In other words, Naive Realism is false, i.e., the belief that because objective reality appears devoid of consciousness/experience, it is devoid of consciousness/experience.
"


Can you flesh out your last sentences, Soupie? It seems to me that you are trying to characterize statements of Strawson's as supporting Hoffman's metaphysics. I don't think that attempt is valid, but if it is you should be able to support your thesis in detail.

I continue to wonder why, as a panpsychist, you feel the need to support panpsychism with Hoffman's ideas. I also continue to wonder why you seem unable to let go of the well-settled issue of the inadequacy of'Naieve Realism' and recognize what Strawson explains in terms of 'Direct Realism'. In much of what you write I sense a desire to get free of, to think entirely beyond, the continuous and inescapable interrelationship of consciousness and that which consciousness is conscious of, which includes embodied contact with the body of the physical world and understanding of the nature of that contact, that interrelationship, that chiasm.
 

Thank you for the link. I've just begun reading it and want to quote two paragraphs which you already quoted in part:

"You’re certainly not a realistic physicalist, you’re not a real physicalist, if you deny the existence of the phenomenon whose existence is more certain than the existence of anything else: experience, ‘consciousness’, conscious experience, ‘phenomenology’, experiential ‘what-it’s-likeness’, feeling, sensation, explicit conscious thought as we have it and know it at almost every waking moment.

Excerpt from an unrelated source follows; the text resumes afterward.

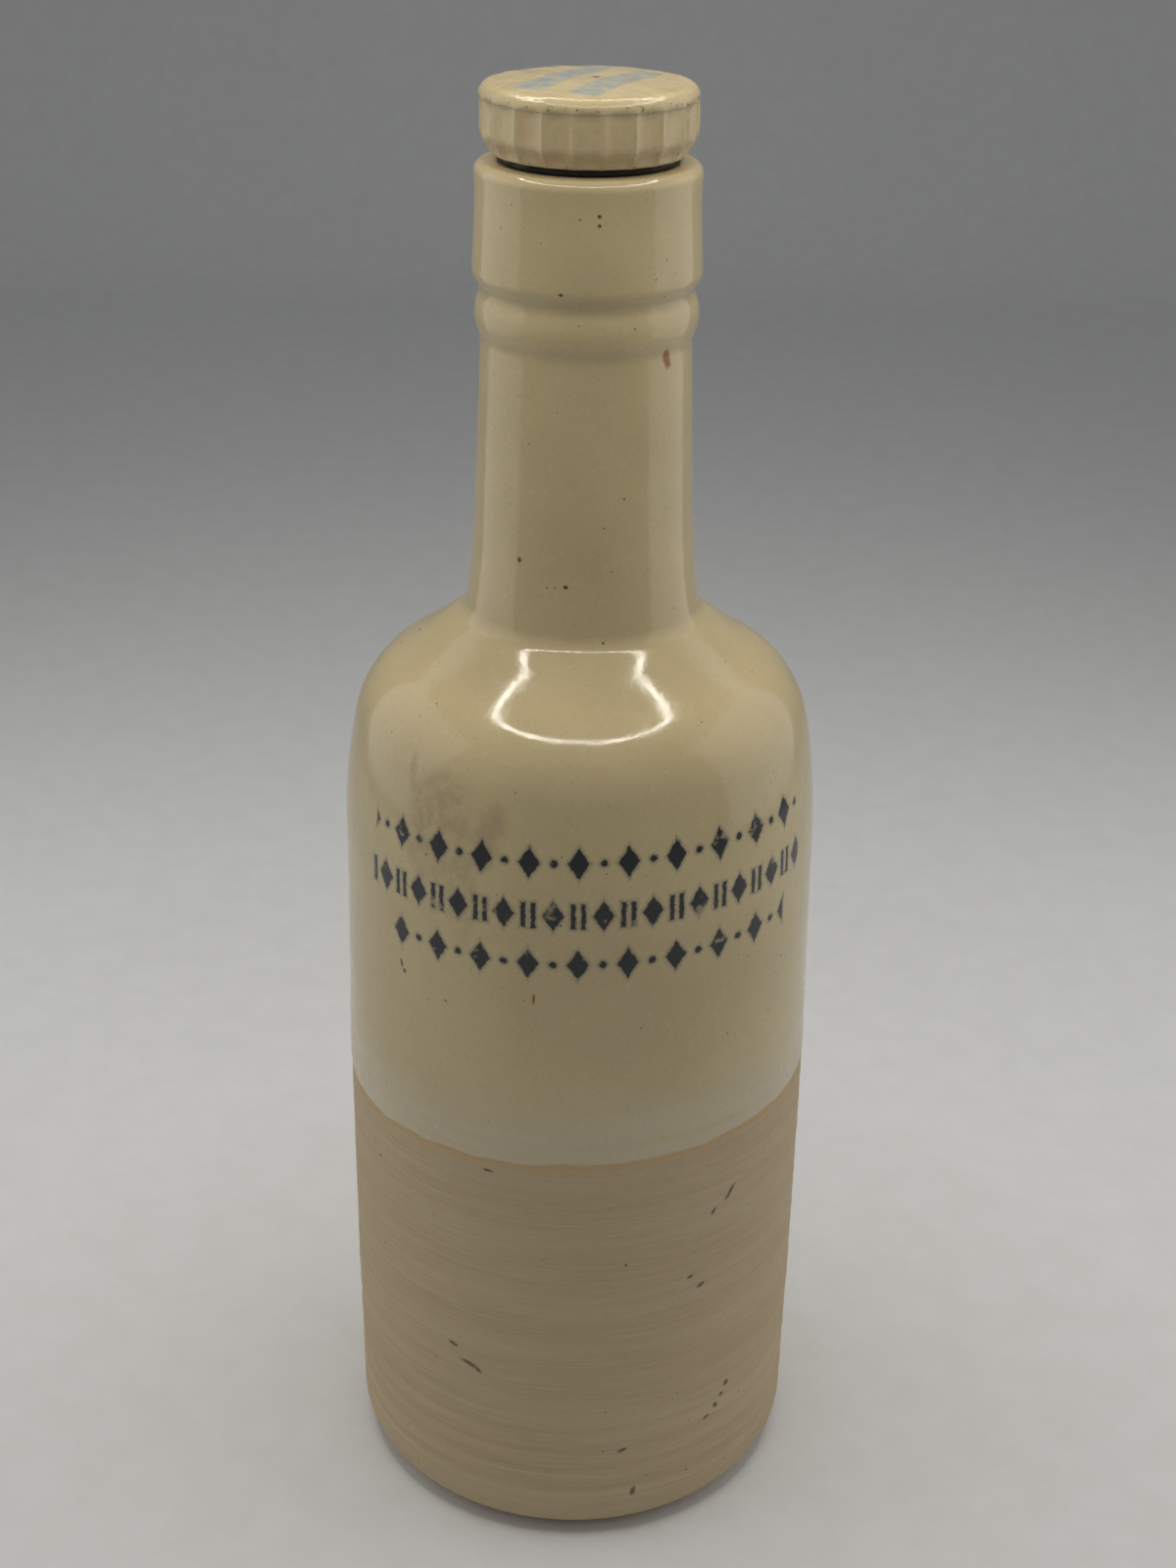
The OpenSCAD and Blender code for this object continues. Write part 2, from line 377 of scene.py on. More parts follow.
def model_bottle():
    """The bottle, turned from one outline and then marked by hand."""
    bottle = draw_outline("stoneware_bottle", bottle_outline())
    turn_outline(bottle, LATHE_STEPS)
    clouds = cloud_texture("hand_marks")

    def bare_clay(x, y, z):
        return on_outside(x, y, z) * smooth_step(z, 20, 34) * (1 - smooth_step(z - glaze_line(x), -4, 0))

    def rippled_glaze(x, y, z):
        return on_outside(x, y, z) * smooth_step(z - glaze_line(x), 0, 4) * (1 - smooth_step(z, 112, 132))

    def glazed(x, y, z):
        return on_outside(x, y, z) * smooth_step(z - glaze_line(x), -0.5, 0.7)

    push(bottle, 0.34, weigh(bottle, "bare_clay", bare_clay), clouds, (46, 46, 2.1), 0.5)
    push(bottle, 0.26, weigh(bottle, "rippled_glaze", rippled_glaze), clouds, (70, 70, 3.4), 0.5)
    push(bottle, 0.1, weigh(bottle, "glazed", glazed))
    push(bottle, 0.5, weigh(bottle, "outside", on_outside), clouds, (46, 46, 38), 0.5)
    smooth_shade(bottle)
    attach(bottle, "bottle")
    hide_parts("bottle")
    return bottle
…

Many words are used to denote this necessarily occurrent (essentially non-dispositional) phenomenon, and in this paper I will use the terms ‘experience’, ‘experiential phenomena’, and ‘experientiality’ to refer to it.

Full recognition of the reality of experience, then, is the obligatory starting point for any remotely realistic version of physicalism. This is because it is the obligatory starting point for any remotely realistic (indeed any non-self-defeating) theory of what there is. It is the obligatory starting point for any theory that can legitimately claim to be ‘naturalistic’ because experience is itself the fundamental given natural fact; it is a very old point that there is nothing more certain than the existence of experience.

It follows that real physicalism can have nothing to do with physicSalism, the view—the faith—that the nature or essence of all concrete reality can in principle be fully captured in the terms of physics. . . ."


Nor, I would add, can "the nature or essence of all concrete reality ... in principle be fully captured in the terms of" computational information theory and computational neuroscience."